The below closing paragraph is a good example of what you should avoid doing. It’s not very memorable and it doesn’t paint the candidate as an IT expert; instead, it gives off the impression that they just want any job, not that job.

Don’t do this!

I know I don’t have much experience but I will work hard. I really want to work for you and I can start any time because I need a job right away.

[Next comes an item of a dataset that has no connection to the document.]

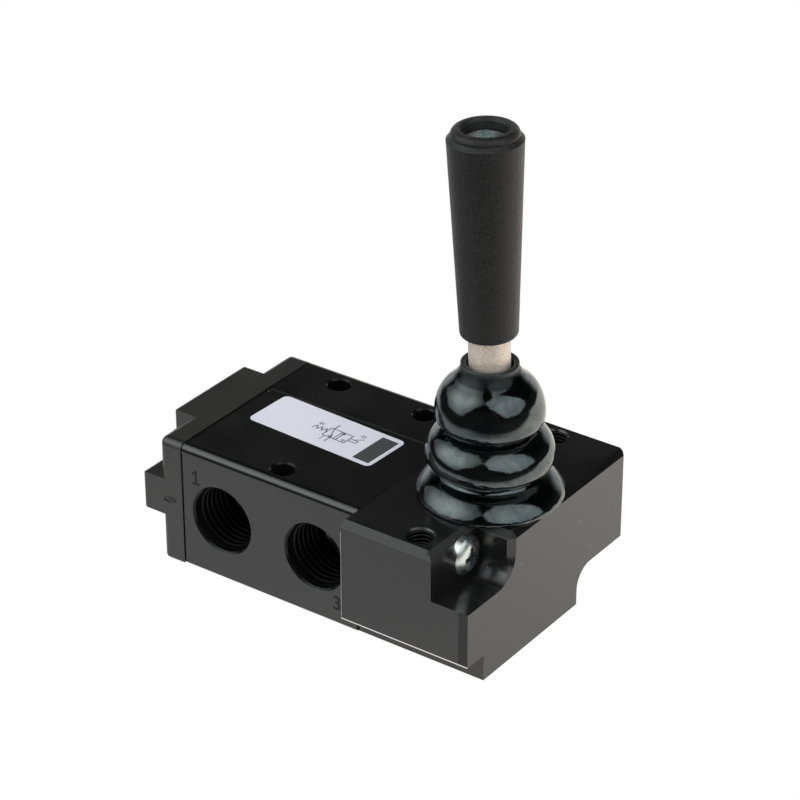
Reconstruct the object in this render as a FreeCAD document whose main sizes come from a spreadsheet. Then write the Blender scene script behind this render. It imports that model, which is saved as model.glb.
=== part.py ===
import FreeCAD, Part
import math
import os
import Sketcher

# Hand lever air valve, spool type, three ports and two positions.
# Millimetres and degrees. X runs along the spool towards the lever, ports 1 and 3 face -Y,
# port 2 faces +Y, Z is up. The origin is the middle of the valve body's underside.

# Driving sizes. Names that end in _z are heights over the base, and in _x are places along the spool.
SIZES = {
    # Valve body: a drilled aluminium block
    "body_length": 40.3,
    "body_width": 40.5,
    "body_height": 26.0,
    "body_edge_radius": 1.5,
    "bead_width": 1.75,
    "side_recess": 0.17,
    "label_recess": 0.22,
    "label_recess_edge": 6.8,
    "base_edge_radius": 0.4,
    "port_axis_drop": 0.5,
    "port_pitch": 21.7,
    "port_offset": 0.3,
    "port_thread_radius": 6.58,
    "port_thread_depth": 11.0,
    "port_mouth_radius": 7.0,
    "port_drill_radius": 4.4,
    "mounting_hole_radius": 2.25,
    "mounting_hole_pitch": 20.2,
    "mounting_hole_inset_far": 4.8,
    "mounting_hole_inset_near": 4.4,
    "mounting_hole_near_x": 0.4,
    "mounting_hole_chamfer": 0.3,
    "bore_radius": 5.5,
    "chamber_radius": 7.2,
    "chamber_width": 6.8,
    # M4 screws through the end cap and the lever housing
    "screw_radius": 2.0,
    "screw_hole_clearance": 0.2,
    "screw_thread_clearance": 0.02,
    "screw_inset_y": 4.95,
    "screw_inset_top": 4.3,
    "screw_inset_base": 3.7,
    "screw_engagement": 6.0,
    "screw_hole_runout": 0.5,
    "pan_head_radius": 3.7,
    "pan_head_height": 2.2,
    "pan_head_edge": 1.3,
    "drive_width": 0.9,
    "drive_reach": 1.9,
    "drive_depth": 1.5,
    # End cap: plate with a cross-shaped block, moulded
    "cap_plate": 5.4,
    "cap_block": 4.45,
    "cap_upright_width": 20.9,
    "cap_crossbar_height": 7.8,
    "cap_crossbar_rise": 0.2,
    "cap_plate_radius": 1.3,
    "cap_seam_width": 0.3,
    "cap_seam_depth": 0.45,
    "cap_block_radius": 0.8,
    "cap_end_wall": 1.65,
    "cap_chamber_radius": 5.7,
    "cap_screw_head_radius": 3.75,
    "cap_screw_hole_inset_base": 4.3,
    # Face seal rings at both ends of the body
    "seal_ring_radius": 8.3,
    "seal_ring_section": 0.6,
    "seal_groove_depth": 1.2,
    "seal_groove_width": 1.5,
    # Lever housing: machined block that overhangs the body on both sides
    "housing_length": 27.8,
    "overhang_near": 4.55,
    "overhang_far": 6.25,
    "housing_chamfer": 1.2,
    "housing_end_chamfer": 1.1,
    "housing_back_chamfer": 0.35,
    "housing_far_chamfer": 0.5,
    "chamfer_cutter_radius": 2.0,
    "foot_inset": 0.6,
    "foot_height": 5.35,
    "pocket_length": 8.0,
    "pocket_radius": 4.3,
    "near_pocket_width": 13.8,
    "near_pocket_depth": 9.5,
    "far_pocket_width": 15.55,
    "far_pocket_height": 7.4,
    "top_thread_radius": 2.5,
    "top_thread_depth": 9.0,
    "top_thread_mouth": 0.3,
    "top_thread_inset_near": 4.45,
    "top_thread_inset_far": 3.6,
    "top_thread_x": 34.5,
    "plunger_bore_end_wall": 3.35,
    "spool_end_relief": 2.2,
    # Pivot carrier, its pin and its retaining ring
    "pivot_x": 36.2,
    "pivot_drop": 3.6,
    "carrier_radius": 9.45,
    "carrier_floor": 0.65,
    "carrier_seat_clearance": 0.05,
    "carrier_top_gap": 1.3,
    "carrier_neck_radius": 8.25,
    "carrier_neck_height": 1.8,
    "carrier_slot_front": 6.6,
    "carrier_slot_back": 4.8,
    "lever_side_clearance": 0.3,
    "bead_groove_depth": 0.95,
    "bead_groove_height": 0.8,
    "bead_groove_rise": 0.5,
    "ring_thickness": 1.0,
    "ring_reach": 0.6,
    "ring_width": 1.5,
    "ring_groove_clearance": 0.05,
    "ring_gap_angle": 40.0,
    "pin_radius": 1.5,
    "pin_end_clearance": 0.3,
    "pin_running_clearance": 0.05,
    "pin_seat_clearance": 0.01,
    "bush_wall": 0.75,
    "bush_length": 6.0,
    # Lever rod, leaning back at rest
    "rest_lean": 2.1,
    "lever_travel": 24.0,
    "rod_radius": 3.8,
    "rod_shoulder_drop": 2.4,
    "rod_cone_height": 2.0,
    "rod_neck_radius": 2.0,
    "ball_radius": 3.2,
    "ball_clearance": 0.1,
    "rod_top_chamfer": 0.5,
    # Knob, screwed down on the rod's end
    "knob_bottom": 35.3,
    "knob_length": 39.5,
    "knob_bottom_radius": 5.3,
    "knob_top_radius": 6.83,
    "knob_bottom_round": 0.9,
    "knob_rim_drop": 2.1,
    "knob_rim_width": 0.75,
    "knob_shoulder_rise": 0.7,
    "knob_rim_round": 1.2,
    "knob_recess_radius": 4.1,
    "knob_recess_depth": 3.4,
    "knob_web": 3.0,
    "knob_rod_clearance": 0.03,
    "knob_screw_grip": 9.0,
    # Boot: rubber bellows, heights over the housing's top
    "boot_x": 35.6,
    "boot_wall": 1.1,
    "boot_base_radius": 12.6,
    "boot_lip_radius": 13.3,
    "boot_lip_rise": 0.7,
    "boot_lip_thickness": 0.4,
    "boot_crease_radius": 0.8,
    "boot_bulge_depth": 1.0,
    "boot_bulge_half_height": 2.8,
    "boot_lower_crease": 9.5,
    "boot_lower_crease_rise": 4.7,
    "boot_lower_bulge": 11.4,
    "boot_lower_bulge_rise": 8.4,
    "boot_upper_crease": 8.5,
    "boot_upper_crease_rise": 12.7,
    "boot_upper_bulge": 9.8,
    "boot_upper_bulge_rise": 17.4,
    "boot_neck_radius": 5.1,
    "boot_neck_rise": 23.9,
    "boot_neck_length": 0.8,
    "boot_collar_radius": 5.2,
    "boot_collar_rise": 25.7,
    "boot_neck_bore": 4.5,
    # Spool, its seals and the return spring
    "spool_clearance": 0.06,
    "spool_neck_radius": 3.0,
    "land_width": 3.4,
    "seal_section": 0.9,
    "seal_squeeze_gap": 0.03,
    "port_seal_overlap": 1.0,
    "port_seal_opening": 2.85,
    "end_seal_inset": 0.95,
    "seat_stub_radius": 2.2,
    "seat_stub_length": 2.0,
    "seat_flange_radius": 4.9,
    "seat_flange_thickness": 1.2,
    "seat_sleeve_radius": 3.2,
    "seat_sleeve_length": 1.6,
    "fit_clearance": 0.03,
    "spring_wire_radius": 0.45,
    "spring_radius": 4.2,
    "spring_turns": 5.0,
    "spring_end_gap": 0.08,
    # Plunger between the lever's ball and the spool
    "plunger_radius": 5.0,
    "plunger_clearance": 0.05,
    "plunger_start": 6.0,
    "plunger_stop_gap": 0.1,
    "plunger_chamfer": 0.4,
    "plunger_flat_rise": 2.4,
    "plunger_flat_reach": 6.0,
    "plunger_pocket_reach": 3.5,
    "plunger_pocket_floor": 3.6,
}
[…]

The below example takes a much more positive spin on things. The candidate expresses how their background can make a difference, and they refer to the company by name, which gives instant brownie points in a cover letter.

Let’s go!

I wholeheartedly believe that my diverse background in IT and passion for driving efficiency will make a significant impact at DocuSign as an IT operations manager. Thank you for your time and consideration, and I look forward to the opportunity to discuss how I can contribute my skills and enthusiasm to your organization.

What to do if I can’t find the hiring manager’s name? 

Being a good researcher is crucial in IT, so show that you’re no stranger to seeking answers. Check LinkedIn, the company website, the job description, and Google before throwing in the towel. If you can’t pinpoint a person to address, you can use “Dear Hiring Manager” or “Dear [company name] Team.”

Should I attach a portfolio to my cover letter?

Working in IT means you might have some projects to show off that don’t really fit into your resume or cover letter. In this case, add a portfolio under your contact information—this can be your GitHub repository or a personal website. Technical recruiters will appreciate it.

What tone should I write my cover letter in?

IT job descriptions range from really casual to extremely formal, so there’s no one-size-fits-all advice here. Start by reading the listing carefully, then check out the company website, and try to match the tone with an extra dash of professionalism.